**Provided records:**
────────────────
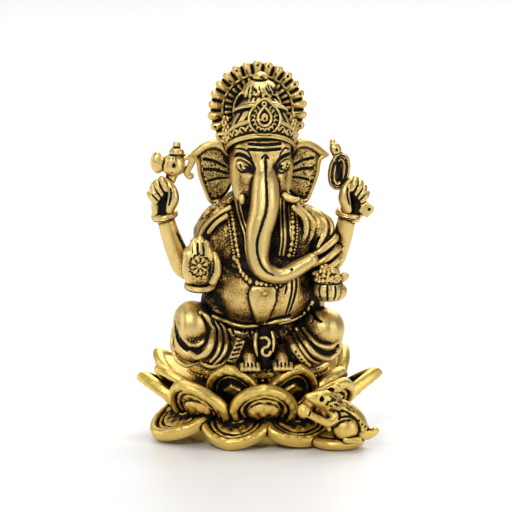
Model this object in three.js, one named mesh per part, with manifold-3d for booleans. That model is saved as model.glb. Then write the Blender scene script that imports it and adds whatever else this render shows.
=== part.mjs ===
// A small cast-metal seated Ganesha idol on a double lotus, with a mouse at its foot.
// Millimetres, +Z up, the figure faces -Y, and the origin is the middle of the flat underside.
import * as THREE from "three";
import { mergeVertices } from "three/addons/utils/BufferGeometryUtils.js";
import Module from "manifold-3d";

const wasm = await Module();
wasm.setup();

// ---- Driving dimensions ----
const GAP = 0.3; // clearance between neighbouring castings
const PETALS_PER_RING = 8;
const SEAT_TOP = 22.5; // height of the lotus seat
const CORE_DEPTH_SHARE = 0.8; // the lotus is an ellipse in plan
const HIPS = { at: [0, 1, 33], radii: [16, 11, 10] };
const BELLY = { at: [0.8, -3.5, 46], radii: [16, 13, 12.5] };
const CHEST = { at: [0.3, 0, 61], radii: [14.5, 11, 12] };
const HEAD = { at: [0.3, -3, 84.5], radii: [9.6, 10, 11.5] };
const CROWN_AXIS_Y = -2.5;
const CROWN_TILT = -24; // the band rises towards the forehead, in degrees
const HALO = { at: [0, 6, 100.1], notchRadius: 12.6, rayRadius: 15.2, thickness: 2.2, rays: 26 };

// Each ring of petals runs from a foot ellipse to a tip ellipse: [half width, half depth, height].
const LOWER_RING = { foot: [21, 17, 7.6], tip: [31.5, 26.5, 2.6], halfWidth: 10.4, thickness: 4.4, turn: 0.5 };
const OUTER_RING = { foot: [22.5, 18.5, 8.4], tip: [36.2, 28, 19.6], halfWidth: 9.6, thickness: 3.2, turn: 0 };
const INNER_RING = { foot: [20, 15.5, 13.5], tip: [29.5, 22, 25], halfWidth: 7.8, thickness: 2.8, turn: 0.5 };

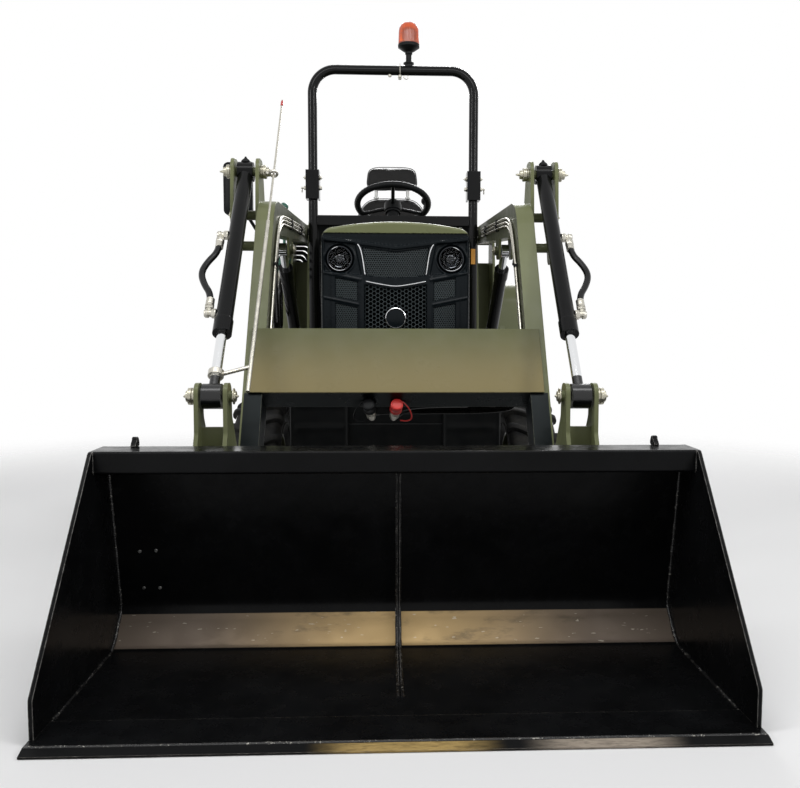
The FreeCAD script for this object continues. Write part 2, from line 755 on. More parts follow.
def platform():
    """The operator's floor over the gearbox, with side flanges."""
    half = platform_half_width
    z1 = platform_z
    floor = block(-half, half, platform_front_y, platform_rear_y, z1 - platform_thickness, z1)
    cut_half = gearbox_width / 2.0 + 3.0
    floor = floor.cut(block(-cut_half, cut_half, platform_front_y - 1.0, platform_rear_y + 1.0,
                            z1 - 20.0, z1 + 20.0))
    pieces = []
    for side in (-1, 1):
        x0 = min(side * cut_half, side * (cut_half + 5.0))
        x_edge = min(side * half, side * (half - 5.0))
        flange = block(x0, x0 + 5.0, platform_front_y, platform_rear_y, z1 - 90.0, z1)
        step = block(x_edge, x_edge + 5.0, platform_front_y, platform_rear_y - 250.0, z1 - 70.0,
                     z1)
        pieces.extend([flange, step])
    tunnel_z = gearbox_top_z + seat_gap
    tunnel = block(-cut_half - 5.0, cut_half + 5.0, platform_front_y, platform_rear_y, tunnel_z,
                   tunnel_z + 5.0)
    for side in (-1, 1):
        x0 = min(side * cut_half, side * (cut_half + 5.0))
        pieces.append(block(x0, x0 + 5.0, platform_front_y, platform_rear_y, z1, tunnel_z + 5.0))
    return join([floor, tunnel] + pieces)


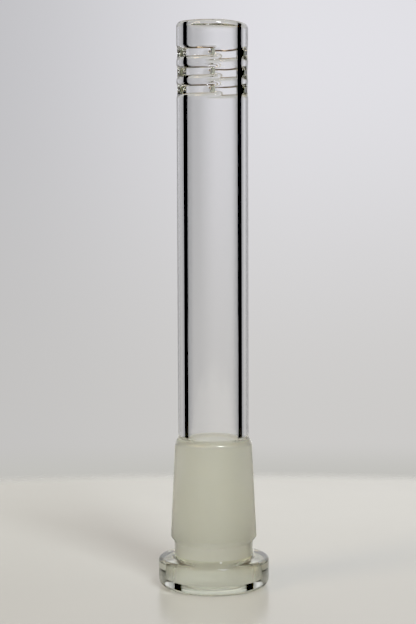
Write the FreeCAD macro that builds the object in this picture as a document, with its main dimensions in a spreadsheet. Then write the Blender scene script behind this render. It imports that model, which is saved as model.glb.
────────────────
**Exercise instructions:**
Filter the listing for the word "saved" and copy every line that holds it.

**Task answer:**
Model this object in three.js, one named mesh per part, with manifold-3d for booleans. That model is saved as model.glb. Then write the Blender scene script that imports it and adds whatever else this render shows.
Write the FreeCAD macro that builds the object in this picture as a document, with its main dimensions in a spreadsheet. Then write the Blender scene script behind this render. It imports that model, which is saved as model.glb.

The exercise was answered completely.